The dark clouds have been on the horizon for some time.
Transport for London (TfL) had been told in 2013 it would eventually have to be self-sufficient with its operating costs.
Today it was told by when.
There will be no more general grants from the government for day-to-day running of services from 2018 - earlier than TfL thought.
That grant currently stands at £591m a year but it will be tapered down.
How it deals with it isn't clear yet, but TfL will undoubtedly have to be more commercial.
It is currently planning to raise £3.4bn by 2020/21 through property, advertising and similar routes.
And it will have to be more efficient; it is currently planning to cut £16bn by 2020/21. That could affect the number of staff.
There will also probably have to be some choices on infrastructure investment in terms of priorities.
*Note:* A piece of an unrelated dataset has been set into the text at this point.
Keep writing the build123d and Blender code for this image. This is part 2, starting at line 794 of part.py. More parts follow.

What it means is by 2018 London will be the only city in Europe where there is no day-to-day transport subsidy.
'Purse strings tighter'
That bad news is tempered with some good news for transport bosses.
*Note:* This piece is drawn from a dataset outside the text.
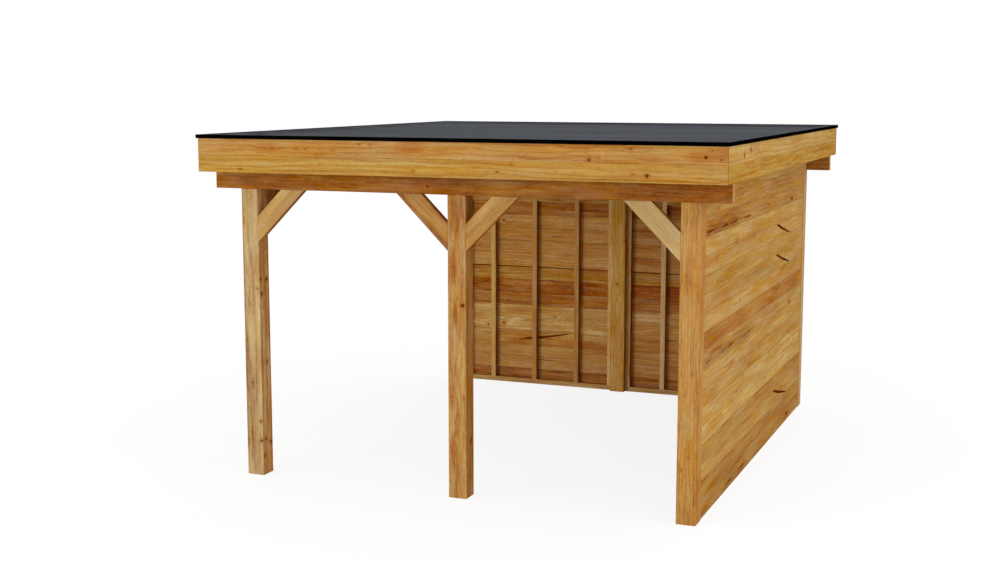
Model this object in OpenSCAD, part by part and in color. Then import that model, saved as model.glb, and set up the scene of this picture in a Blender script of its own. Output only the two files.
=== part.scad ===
// Freestanding veranda: a flat-roofed timber frame, open at the front and on the left,
// with boarded stud walls at the back and on the right.
// Origin: on the ground under the middle of the roof. +Z is up, the front faces -Y, and the
// closed side wall is at +X. Every size is in millimetres.

/* [Frame] */
// Width over the outer faces of the posts
frame_w = 3040; // [2400:20:4000]
// Depth over the outer faces of the posts
frame_d = 3460; // [2600:20:4400]
// Clear height under the beams
clear_h = 1900; // [1800:10:2500]
// Side of a square post
post_w = 120; // [110:5:150]
// Thickness of every beam
beam_t = 60; // [50:5:70]
// Height of every beam
beam_h = 115; // [100:5:170]
// How far the front and back beams stand proud of the posts
beam_proud = 15; // [10:1:25]
// How far the front and back beams run past the posts
beam_end = 178; // [120:2:186]

/* [Knee braces] */
// Height of a brace against its post, down to its lower tip
brace_leg = 345; // [300:5:450]
// Width of a brace board
brace_w = 120; // [90:5:140]
// Thickness of a brace board
brace_t = 45; // [35:1:50]

/* [Roof] */
// Overhang of the fascia past the posts on the left and right
eave_side = 190; // [188:2:260]
// Overhang of the fascia past the posts at the front and back
eave_front = 195; // [150:5:300]
// Number of joists
joist_count = 9; // [8:1:11]
// Width of a joist
joist_w = 45; // [38:1:60]
// Height of a joist
joist_h = 195; // [145:5:220]
// Thickness of the roof deck
deck_t = 18; // [15:1:28]
// Thickness of a fascia board
fascia_t = 18; // [16:1:24]
// Width of the batten under the raised rim
kerb_w = 45; // [30:1:60]
// Height of the batten under the raised rim
kerb_h = 16; // [8:1:30]
// Thickness of the rubber roof sheet
sheet_t = 3; // [2:0.5:4]
// Thickness of the edge trim's top plate and lip
trim_t = 4; // [3:0.5:6]
// How far the edge trim's lip stands off the fascia, so that water drips free of it
trim_drip = 6; // [0:1:15]
// Height of the edge trim
trim_h = 24; // [22:1:50]
// Width of the edge trim's top plate
trim_w = 40; // [30:1:60]

/* [Walls] */
// Width of a stud and height of a rail
stud_w = 40; // [35:1:60]
// Depth of a stud and of a rail
stud_d = 45; // [40:1:60]
// Distance between stud centres
stud_pitch = 380; // [300:10:420]
// Thickness of the cladding boards
clad_t = 28; // [18:1:32]
// How far the cladding sits behind the posts' outer faces
clad_set = 4; // [2:1:10]
// Gap between the cladding and the ground
clad_gap = 0; // [0:1:40]
// Underside of the upper rail, below the beams
upper_rail_drop = 310; // [200:10:500]

/* [Hidden] */
// Plan positions of the post centres
post_x = frame_w/2 - post_w/2;
post_y = frame_d/2 - post_w/2;

// Levels, from the ground up
beam_z1 = clear_h + beam_h;
deck_z0 = beam_z1 + joist_h;
deck_z1 = deck_z0 + deck_t;
kerb_z1 = deck_z1 + kerb_h;
rim_z1 = kerb_z1 + sheet_t;
roof_z1 = rim_z1 + trim_t;

// Plan sizes of the roof, from the outside in
eave_w = frame_w + 2*eave_side;
eave_d = frame_d + 2*eave_front;
deck_w = eave_w - 2*fascia_t;
deck_d = eave_d - 2*fascia_t;
joist_step = (deck_w - joist_w)/(joist_count - 1);

// The seat cut from each post head for the front or back beam
seat = beam_t - beam_proud;
// Half the depth between the tongues that the seats leave
tongue_y = post_y + post_w/2 - seat;

// A brace board is cut at 45 degrees, so each cut is root two times its width
brace_cut = brace_w*sqrt(2);

// Fascia: two boards of equal height, from the beams' tops to the deck's top
board_h = (deck_z1 - beam_z1)/2;

// Walls: outer plane of the cladding and of the stud frames, measured inwards
clad_in = clad_set + clad_t;
frame_in = clad_in + stud_d;
top_rail_z0 = clear_h - stud_w;
upper_rail_z0 = clear_h - upper_rail_drop;
// Clear width of a back bay and clear depth of the side bay
back_bay = post_x - post_w;
side_bay = 2*post_y - post_w;
side_studs = round(side_bay/stud_pitch) + 1;
side_step = (side_bay - stud_w)/(side_studs - 1);

// Colours
wood = "#b8772f";
wood_light = "#c98b45";
wood_dark = "#8a5425";
wood_fascia = "#c99648";
rubber = "#3c4147";
trim_black = "#15171a";

// A box from corner to corner
module box(from, to) {
    translate(from) cube(to - from);
}

// ---- Timber frame ----

// A post with its head halved: the beam sits in the seat on the outer face,
// and the tongue behind it rises to the beam's top. side is -1 at the front, 1 at the back.
module post(x, side) {
    half = post_w/2;
    translate([x, side*post_y, 0])
    mirror([0, side > 0 ? 1 : 0, 0])
    difference() {
        box([-half, -half, 0], [half, half, beam_z1]);
        translate([-post_w, -post_w, clear_h]) cube([2*post_w, post_w - half + seat, 2*beam_h]);
    }
}

// The front or back beam, let into the post heads and run on past them
module long_beam(side) {
    reach = frame_w/2 + beam_end;
    outer = frame_d/2 + beam_proud;
    mirror([0, side > 0 ? 1 : 0, 0])
    box([-reach, -outer, clear_h], [reach, beam_t - outer, beam_z1]);
}

// A side beam between the tongues of two post heads, its outer face at x = outer
module side_beam(outer, side) {
    y = post_y - post_w/2;
    mirror([side > 0 ? 1 : 0, 0, 0])
    box([-outer, -y, clear_h], [beam_t - outer, y, beam_z1]);
}

// A knee brace in its own corner: the post's face is x = 0, the beam's underside is y = 0,
// and the board's thickness runs along +Z
module knee_brace() {
    leg = brace_leg;
    inner = brace_leg - brace_cut;
    linear_extrude(brace_t) polygon([[0, -leg], [leg, 0], [inner, 0], [0, -inner]]);
}

// A front brace beside the post at x, its face flush with the post's. dir is the way it rises.
module front_brace(x, dir) {
    translate([x + dir*post_w/2, -frame_d/2 + brace_t, clear_h])
    rotate([90, 0, 0])
    mirror([dir < 0 ? 1 : 0, 0, 0])
    knee_brace();
}

// A brace of the open left side, flush with the posts' outer face. side is -1 at the front.
module side_brace(side) {
    mirror([0, side > 0 ? 1 : 0, 0])
    translate([-frame_w/2, post_w/2 - post_y, clear_h])
    rotate([90, 0, 90])
    knee_brace();
}

// ---- Roof ----

module joists() {
    color(wood_light)
    for (i = [0 : joist_count - 1])
        translate([-deck_w/2 + i*joist_step, -deck_d/2, beam_z1]) cube([joist_w, deck_d, joist_h]);
}

module deck() {
    color(wood_light)
    box([-deck_w/2, -deck_d/2, deck_z0], [deck_w/2, deck_d/2, deck_z1]);
}

// Two like battens of the rim on opposite edges, standing on the deck and the fascia
module kerb_front_back() {
    color(wood_dark)
    for (side = [0, 1])
        mirror([0, side, 0])
        box([-eave_w/2, -eave_d/2, deck_z1], [eave_w/2, kerb_w - eave_d/2, kerb_z1]);
}

module kerb_sides() {
    y = eave_d/2 - kerb_w;
    color(wood_dark)
    for (side = [0, 1])
        mirror([side, 0, 0])
        box([-eave_w/2, -y, deck_z1], [kerb_w - eave_w/2, y, kerb_z1]);
}

// A slab of the roof's outline drawn in by inset, from z0 to z1
module roof_slab(inset, z0, z1) {
    x = eave_w/2 - inset;
    y = eave_d/2 - inset;
    box([-x, -y, z0], [x, y, z1]);
}

// The rubber sheet lies on the deck, turns up the inner face of the rim and covers its top
module membrane() {
    color(rubber)
    difference() {
        roof_slab(0, deck_z1, rim_z1);
        difference() {
            roof_slab(-1, deck_z1 - 1, kerb_z1);
            roof_slab(kerb_w, deck_z1 - 2, kerb_z1 + 1);
        }
        roof_slab(kerb_w + sheet_t, deck_z1 + sheet_t, rim_z1 + 1);
    }
}

// Edge trim for one side of a roof whose edge is long and lies at distance out from the
// middle: a top plate over the rim and a lip that hangs clear of the fascia, mitred at both ends
module edge_trim(long, out) {
    reach = long/2 + trim_drip + trim_t;
    far = out + trim_drip + trim_t;
    near = far - trim_w;
    lip = roof_z1 - trim_h;
    color(trim_black)
    intersection() {
        difference() {
            translate([-reach, -far, lip]) cube([2*reach, trim_w, trim_h]);
            translate([-2*reach, trim_t - far, lip - 1]) cube([4*reach, 2*trim_w, trim_h + 1 - trim_t]);
        }
        translate([0, 0, lip - 1]) linear_extrude(trim_h + 2)
        polygon([[-reach, -far], [reach, -far], [reach - trim_w, -near], [trim_w - reach, -near]]);
    }
}

// The fascia's front and back boards cover the ends of the side boards.
// course is 0 for the lower board and 1 for the upper.
module fascia_long(side, course) {
    z = beam_z1 + course*board_h;
    color(wood_fascia)
    mirror([0, side > 0 ? 1 : 0, 0])
    box([-eave_w/2, -eave_d/2, z], [eave_w/2, fascia_t - eave_d/2, z + board_h]);
}

module fascia_side(side, course) {
    z = beam_z1 + course*board_h;
    color(wood_fascia)
    mirror([side > 0 ? 1 : 0, 0, 0])
    box([-eave_w/2, -deck_d/2, z], [fascia_t - eave_w/2, deck_d/2, z + board_h]);
}

// ---- Walls ----
// A wall bay is drawn along +X from x = 0, with its outer side at -Y and the posts'
// outer face at y = 0. starts lists where its studs begin.

module bay_studs(starts) {
    color(wood_light)
    for (s = starts)
        box([s, clad_in, stud_w], [s + stud_w, frame_in, top_rail_z0]);
}

// Bottom rail, top rail, and the short upper rails between each two studs
module bay_rails(long, starts) {
    color(wood_light) {
        box([0, clad_in, 0], [long, frame_in, stud_w]);
        box([0, clad_in, top_rail_z0], [long, frame_in, clear_h]);
        for (i = [0 : len(starts) - 2])
            box([starts[i] + stud_w, clad_in, upper_rail_z0],
                [starts[i + 1], frame_in, upper_rail_z0 + stud_w]);
    }
}

module bay_cladding(long, top) {
    color(wood)
    box([0, clad_set, clad_gap], [long, clad_in, top]);
}

// Studs are set out to the nearest half millimetre
function set_out(x) = round(2*x)/2;

// Studs of a back bay: one against each post, the others stepped from the middle post
function back_starts() = concat(
    [0],
    [for (i = [floor((back_bay + post_w/2 - 2*stud_w)/stud_pitch) : -1 : 1])
        set_out(back_bay + post_w/2 - i*stud_pitch - stud_w/2)],
    [back_bay - stud_w]);

function side_starts() = [for (i = [0 : side_studs - 1]) set_out(i*side_step)];

// Places a bay in the back wall. side is -1 for the left bay and 1 for the right.
module at_back(side) {
    mirror([side > 0 ? 1 : 0, 0, 0])
    translate([post_w/2 - post_x, frame_d/2, 0])
    mirror([0, 1, 0])
    children();
}

// Places the bay of the side wall, between the right-hand posts
module at_side() {
    translate([frame_w/2, post_w/2 - post_y, 0])
    rotate([0, 0, 90])
    children();
}

// ---- Sub-parts ----

color(wood) post(-post_x, -1);  // post_front_left
color(wood) post(0, -1);  // post_front_mid
color(wood) post(post_x, -1);  // post_front_right
color(wood) post(-post_x, 1);  // post_back_left
color(wood) post(0, 1);  // post_back_mid
color(wood) post(post_x, 1);  // post_back_right

color(wood_dark) long_beam(-1);  // beam_front
color(wood_dark) long_beam(1);  // beam_back
color(wood_dark) side_beam(frame_w/2, -1);  // beam_left
color(wood_dark) side_beam(frame_w/2 - clad_in, 1);  // beam_right

color(wood_light) front_brace(-post_x, 1);  // brace_front_left
color(wood_light) front_brace(0, -1);  // brace_mid_left
color(wood_light) front_brace(0, 1);  // brace_mid_right
color(wood_light) front_brace(post_x, -1);  // brace_front_right
color(wood_light) side_brace(-1);  // brace_side_front
color(wood_light) side_brace(1);  // brace_side_back

joists();
deck();
membrane();
kerb_front_back();
kerb_sides();

edge_trim(eave_w, eave_d/2);  // trim_front
mirror([0, 1, 0]) edge_trim(eave_w, eave_d/2);  // trim_back
rotate([0, 0, -90]) edge_trim(eave_d, eave_w/2);  // trim_left
rotate([0, 0, 90]) edge_trim(eave_d, eave_w/2);  // trim_right

fascia_long(-1, 0);  // fascia_front_lower
fascia_long(-1, 1);  // fascia_front_upper
fascia_long(1, 0);  // fascia_back_lower
fascia_long(1, 1);  // fascia_back_upper
fascia_side(-1, 0);  // fascia_left_lower
fascia_side(-1, 1);  // fascia_left_upper
fascia_side(1, 0);  // fascia_right_lower
fascia_side(1, 1);  // fascia_right_upper

at_back(-1) bay_studs(back_starts());  // studs_back_left
at_back(-1) bay_rails(back_bay, back_starts());  // rails_back_left
at_back(-1) bay_cladding(back_bay, clear_h);  // cladding_back_left
at_back(1) bay_studs(back_starts());  // studs_back_right
at_back(1) bay_rails(back_bay, back_starts());  // rails_back_right
at_back(1) bay_cladding(back_bay, clear_h);  // cladding_back_right
at_side() bay_studs(side_starts());  // studs_side
at_side() bay_rails(side_bay, side_starts());  // rails_side
at_side() bay_cladding(side_bay, beam_z1);  // cladding_side
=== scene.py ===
# %% [markdown]
# A freestanding garden veranda
# -----------------------------
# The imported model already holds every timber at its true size. This notebook gives it its looks:
# eased and tongued timber of oiled Douglas fir, a black rubber roof sheet and a coated edge trim.
# Everything is in metres, with the ground at z = 0, the open front towards -Y and the closed side
# wall towards +X.

import math
import random

import bmesh
import bpy
from mathutils import Matrix, Vector


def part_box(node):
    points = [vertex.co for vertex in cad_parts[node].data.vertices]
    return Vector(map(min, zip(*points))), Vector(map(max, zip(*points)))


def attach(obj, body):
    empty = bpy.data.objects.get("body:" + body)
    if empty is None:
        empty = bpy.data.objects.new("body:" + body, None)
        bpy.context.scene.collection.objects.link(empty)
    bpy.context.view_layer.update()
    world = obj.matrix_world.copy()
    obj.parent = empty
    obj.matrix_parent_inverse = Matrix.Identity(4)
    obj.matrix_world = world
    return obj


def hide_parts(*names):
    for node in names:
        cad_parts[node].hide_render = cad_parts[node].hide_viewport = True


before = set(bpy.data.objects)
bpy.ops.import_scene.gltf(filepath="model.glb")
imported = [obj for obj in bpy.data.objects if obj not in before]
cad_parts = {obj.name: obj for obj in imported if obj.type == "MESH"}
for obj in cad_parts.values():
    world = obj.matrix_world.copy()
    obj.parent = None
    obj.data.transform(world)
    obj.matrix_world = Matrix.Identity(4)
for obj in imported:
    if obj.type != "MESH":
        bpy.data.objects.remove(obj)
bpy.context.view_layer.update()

# %% [markdown]
# Camera
# ------
# The veranda is seen from the front right and from a little above the roof, through a lens of
# normal length, as a catalogue shows a garden building. A lower camera would hide the roof, and a
# wider lens would make the front posts lean, so the camera stands some eight metres off.

# %% Camera
CAMERA_PLACE = (3.422, -9.499, 2.548)
CAMERA_DOWN, CAMERA_LEFT = 7.906, 21.98
CAMERA_LENS_MM, SENSOR_MM = 50.37, 36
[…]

Previously a £10bn investment had been announced in the run-up to the election until 2019/20.
Today it has been increased to £11bn, covering another year. It breaks down as follows:
- £5.8bn investment grant (infrastructure)
- £1.4bn general grant (day-to-day)
- £3.8bn borrowing
So investment in the big ticket infrastructure items such as the Tube upgrades look like they're OK.
But the purse strings just got a little bit tighter at TfL. Some will say this shows TfL is more than capable of looking after itself and this is a vote of confidence.
Others will say it leaves a big hole in TfL's finances that it will now have a big challenge trying to fill.
Whatever way you dress it up, it is still a big cut to transport funding in London.